** start of DATA EXTRACT **

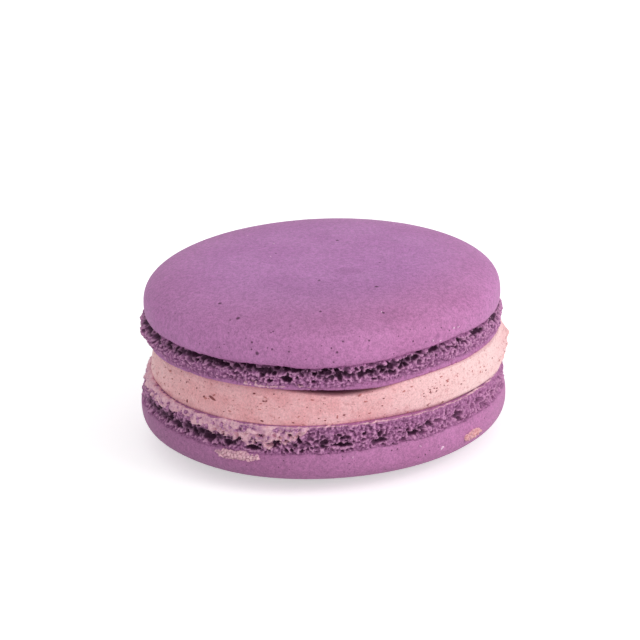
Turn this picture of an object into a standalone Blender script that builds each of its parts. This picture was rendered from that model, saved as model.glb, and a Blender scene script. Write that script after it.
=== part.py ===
"""French macaron: two smooth-capped meringue shells on ruffled feet, either side of a disc of buttercream.

Run it with  blender --background --python part.py  or from Blender's text editor.
Units are metres and +Z is up. The origin is on the table, under the middle of the macaron.
"""

import math
from dataclasses import dataclass

import bmesh
import bpy
from mathutils import Vector, noise

MM = 0.001

# Heights above the table, where the macaron rests on the crown of its lower shell.
LOWER_FACE = 9.1 * MM
UPPER_FACE = 13.6 * MM
TOP = 22.9 * MM

# The flat faces of the shells stay this far clear of the buttercream between them.
FACE_GAP = 0.3 * MM

SEGMENTS = 96
CROWN_RINGS = 6
FOOT_RINGS = 5

# Each shell's foot: a thin smooth lip beside the filling, then a rough band that swells out and tucks in.
LIP_HEIGHT = 0.9 * MM
LIP_INSET = 0.25 * MM
LIP_ROUNDING = 0.6 * MM
GROOVE_DEPTH = 0.75 * MM
GROOVE_SHARE = 0.14

# Each cap's lower edge, which overhangs the groove and rounds out to the widest line.
CAP_EDGE_INSET = 0.35 * MM
CAP_EDGE_RISE = 0.2 * MM

RUFFLE_DEPTH = 0.4 * MM
RUFFLE_LENGTH = 2.6 * MM

# The buttercream: it leans out to one side, waves in and out, and draws in a little at both faces.
FILLING_RADIUS = 22.0 * MM
FILLING_SHIFT = 0.95 * MM
FILLING_EDGE_INSET = 0.35 * MM
FILLING_WAVE = 0.35 * MM
FILLING_WAVE_LENGTH = 9.0 * MM
FILLING_RINGS = 6

SHELL_COLOUR = (0.44, 0.19, 0.40, 1.0)
FILLING_COLOUR = (0.78, 0.46, 0.45, 1.0)
SHELL_ROUGHNESS = 0.62
FILLING_ROUGHNESS = 0.5


@dataclass
class Shell:
    """One shell, with its flat face at height 0 and its crown up."""

    name: str
    radius: float
    height: float
    foot: float
    foot_swell: float
    widest: float
    squareness: float
    shift: float
    flat_crown: float
    seed: float


UPPER = Shell(
    name="shell_upper",
    radius=22.2 * MM,
    height=TOP - UPPER_FACE,
    foot=2.75 * MM,
    foot_swell=0.35 * MM,
    widest=4.2 * MM,
    squareness=2.8,
    shift=0.15 * MM,
    flat_crown=0.0,
    seed=3.0,
)
LOWER = Shell(
    name="shell_lower",
    radius=22.9 * MM,
    height=LOWER_FACE,
    foot=3.45 * MM,
    foot_swell=0.1 * MM,
    widest=4.3 * MM,
    squareness=3.4,
    shift=-0.15 * MM,
    flat_crown=9.0 * MM,
    seed=11.0,
)


def clear_scene():
    for item in list(bpy.data.objects):
        bpy.data.objects.remove(item)


def material(name, colour, roughness):
    made = bpy.data.materials.new(name)
    made.use_nodes = True
    shader = made.node_tree.nodes["Principled BSDF"]
    shader.inputs["Base Color"].default_value = colour
    shader.inputs["Roughness"].default_value = roughness
    shader.inputs["Metallic"].default_value = 0.0
    return made


def wave(angle, radius, height, length, seed):
    """Smooth noise from about -1 to 1 that joins up round the rim, with bumps about one length across."""
    place = Vector((radius * math.cos(angle), radius * math.sin(angle), height)) / length
    return noise.noise(place + Vector((0.0, 0.0, seed)))


def ring(radius_at, height):
    """The points of one level ring, whose radius may change with the angle."""
    points = []
    for index in range(SEGMENTS):
        angle = 2.0 * math.pi * index / SEGMENTS
        radius = radius_at(angle)
        points.append(Vector((radius * math.cos(angle), radius * math.sin(angle), height)))
    return points


def round_ring(radius, height):
    return ring(lambda angle: radius, height)


def lip_rings(shell):
    """The flat face's edge, rounded over into the lip."""
    edge = shell.radius - LIP_INSET - LIP_ROUNDING
    rings = []
    for turn in (0.0, 45.0, 90.0):
        out = LIP_ROUNDING * math.sin(math.radians(turn))
        up = LIP_ROUNDING * (1.0 - math.cos(math.radians(turn)))
        rings.append(round_ring(edge + out, up))
    return rings


def foot_rings(shell):
    """The rough band from the lip up to the groove under the cap."""
    rings = []
    for step in range(FOOT_RINGS):
        share = (step + 0.5) / FOOT_RINGS
        height = LIP_HEIGHT + share * (shell.foot - LIP_HEIGHT)
        swell = shell.foot_swell * math.sin(math.pi * share)
        tuck = GROOVE_DEPTH if share > 1.0 - GROOVE_SHARE else 0.0

        def radius_at(angle, height=height, base=shell.radius - LIP_INSET + swell - tuck):
            return base + RUFFLE_DEPTH * wave(angle, shell.radius, height, RUFFLE_LENGTH, shell.seed)

        rings.append(ring(radius_at, height))
    return rings


def cap_rings(shell):
    """The smooth cap: its overhanging edge, then a quarter superellipse from the widest line to the crown."""
    edge_height = shell.foot + CAP_EDGE_RISE
    middle = 0.5 * (edge_height + shell.widest)
    rings = [
        round_ring(shell.radius - GROOVE_DEPTH, shell.foot),
        round_ring(shell.radius - CAP_EDGE_INSET, edge_height),
        round_ring(shell.radius - 0.25 * CAP_EDGE_INSET, middle),
    ]
    rise = shell.height - shell.widest
    power = 2.0 / shell.squareness
    for step in range(CROWN_RINGS + 1):
        turn = 0.5 * math.pi * step / (CROWN_RINGS + 1)
        radius = shell.radius * math.cos(turn) ** power
        rings.append(round_ring(radius, shell.widest + rise * math.sin(turn) ** power))
    if shell.flat_crown:
        rings.append(round_ring(shell.flat_crown, shell.height))
    return rings


def skin(name, rings, crown_height, coat):
    """One closed solid from level rings, lowest first: a disc below, sides, and a disc or low cone on top."""
    mesh = bmesh.new()
    loops = [[mesh.verts.new(point) for point in points] for points in rings]
    mesh.faces.new(reversed(loops[0]))
    for lower, upper in zip(loops, loops[1:]):
        for index in range(SEGMENTS):
            after = (index + 1) % SEGMENTS
            mesh.faces.new((lower[index], lower[after], upper[after], upper[index]))
    crown = mesh.verts.new((0.0, 0.0, crown_height))
    for index in range(SEGMENTS):
        mesh.faces.new((loops[-1][index], loops[-1][(index + 1) % SEGMENTS], crown))
    data = bpy.data.meshes.new(name)
    mesh.to_mesh(data)
    mesh.free()
    data.materials.append(coat)
    data.shade_smooth()
    data.set_sharp_from_angle(angle=math.radians(40.0))
    made = bpy.data.objects.new(name, data)
    bpy.context.scene.collection.objects.link(made)
    return made


def build_shell(shell, coat):
    rings = lip_rings(shell) + foot_rings(shell) + cap_rings(shell)
    return skin(shell.name, rings, shell.height, coat)


def build_filling(coat):
    """The buttercream, with its lower face at height 0."""
    depth = UPPER_FACE - LOWER_FACE - 2.0 * FACE_GAP
    rings = []
    for step in range(FILLING_RINGS):
        share = step / (FILLING_RINGS - 1)
        inset = FILLING_EDGE_INSET * abs(2.0 * share - 1.0) ** 3
        height = share * depth

        def radius_at(angle, height=height, base=FILLING_RADIUS - inset):
            lobe = wave(angle, FILLING_RADIUS, height, FILLING_WAVE_LENGTH, 0.5)
            return base + FILLING_WAVE * lobe

        rings.append(ring(radius_at, height))
    return skin("filling", rings, depth, coat)


def build_macaron():
    shell_coat = material("shell", SHELL_COLOUR, SHELL_ROUGHNESS)
    cream_coat = material("filling", FILLING_COLOUR, FILLING_ROUGHNESS)

    macaron = bpy.data.objects.new("macaron", None)
    bpy.context.scene.collection.objects.link(macaron)

    upper = build_shell(UPPER, shell_coat)
    upper.location = (UPPER.shift, 0.0, UPPER_FACE)

    lower = build_shell(LOWER, shell_coat)
    lower.rotation_euler = (math.pi, 0.0, 0.0)
    lower.location = (LOWER.shift, 0.0, LOWER_FACE)

    filling = build_filling(cream_coat)
    filling.location = (FILLING_SHIFT, 0.0, LOWER_FACE + FACE_GAP)

    for piece in (upper, lower, filling):
        piece.parent = macaron


clear_scene()
build_macaron()
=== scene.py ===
"""Looks of a french macaron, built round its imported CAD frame.

Each shell becomes one closed mesh: a smooth cap over a foot with bubbles and caverns carved into it.
The buttercream between them is a mesh of its own, and so are its smears on the shells and the loose crumbs.
Shapes are worked out in millimetres. The angle phi runs from the front (-Y) towards the right (+X).
"""

import math
from dataclasses import dataclass, field
from itertools import product

import bmesh
import bpy
import numpy as np
from mathutils import Matrix, Vector

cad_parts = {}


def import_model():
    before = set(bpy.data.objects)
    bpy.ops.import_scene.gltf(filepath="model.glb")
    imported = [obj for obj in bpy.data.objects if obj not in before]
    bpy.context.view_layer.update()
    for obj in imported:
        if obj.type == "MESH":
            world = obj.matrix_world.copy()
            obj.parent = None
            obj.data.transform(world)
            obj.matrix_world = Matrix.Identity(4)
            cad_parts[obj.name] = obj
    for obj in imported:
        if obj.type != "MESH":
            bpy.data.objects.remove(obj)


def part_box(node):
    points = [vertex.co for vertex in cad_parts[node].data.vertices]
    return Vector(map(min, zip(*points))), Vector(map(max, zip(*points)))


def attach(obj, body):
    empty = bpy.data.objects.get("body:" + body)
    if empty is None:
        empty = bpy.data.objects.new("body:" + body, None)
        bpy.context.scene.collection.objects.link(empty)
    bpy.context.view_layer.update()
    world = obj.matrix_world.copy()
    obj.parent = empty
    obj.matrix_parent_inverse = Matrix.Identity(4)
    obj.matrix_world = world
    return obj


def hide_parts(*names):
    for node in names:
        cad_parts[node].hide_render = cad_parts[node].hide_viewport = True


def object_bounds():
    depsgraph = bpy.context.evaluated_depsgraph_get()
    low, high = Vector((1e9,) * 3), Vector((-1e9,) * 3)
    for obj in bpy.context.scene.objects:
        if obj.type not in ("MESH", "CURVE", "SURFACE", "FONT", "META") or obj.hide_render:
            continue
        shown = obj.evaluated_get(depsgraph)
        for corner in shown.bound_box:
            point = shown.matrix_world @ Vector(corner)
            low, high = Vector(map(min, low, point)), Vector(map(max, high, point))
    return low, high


MM = 0.001
TURN = 2.0 * math.pi

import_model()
cad_low, cad_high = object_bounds()


# ---- noise ----


SHUFFLE = np.random.default_rng(5).permutation(256)
SLOPES = np.random.default_rng(6).normal(size=(256, 3))
SLOPES /= np.linalg.norm(SLOPES, axis=1, keepdims=True)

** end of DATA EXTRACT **

### INSTRUCTIONS TO FOLLOW
Give every line of the material that includes the string "this".

### COMPLETED TASK
Turn this picture of an object into a standalone Blender script that builds each of its parts. This picture was rendered from that model, saved as model.glb, and a Blender scene script. Write that script after it.
# The flat faces of the shells stay this far clear of the buttercream between them.